Senada tanggapan Sekjen Konsorsium Pembaruan Agraria, Iwan Nurdin. Menurut dia, tak mungkin ada pembatasan hidup masyarakat dalam maupun sekitar hutan.

“Dikatakan boleh sepanjang masyarakat hidup turun menurun di hutan dan tidak untuk kepentingan komersil. Tak bisa dong dibatasi. Memangnya yang tinggal di dalam hutan tak boleh mengambil keuntungan? Itu kan hak dia turun menurun yang belum diakui negara. Mengapa harus dibatasi sepanjang tidak untuk kepentingan komersil? Arti komersil itu luas sekali.
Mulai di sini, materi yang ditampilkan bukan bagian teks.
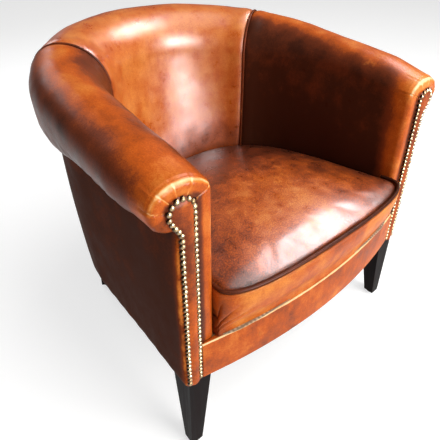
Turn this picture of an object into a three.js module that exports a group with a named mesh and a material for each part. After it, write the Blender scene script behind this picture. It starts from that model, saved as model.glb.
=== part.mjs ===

Ketika berbarterpun bisa dianggap komersil.”

Iwan menilai pertimbangan MK tak bijaksana. Pembatasan masyarakat memanfaatkan hasil hutan dinilai inkonstitusional. Seharusnya, warga diakui hingga bisa hidup berkembang dengan kekayaaan alam.“Pengecualian ini sebenarnya riskan. Memprihatinkan. Karena tafsir tak kepentingan komersial akan sangat panjang.”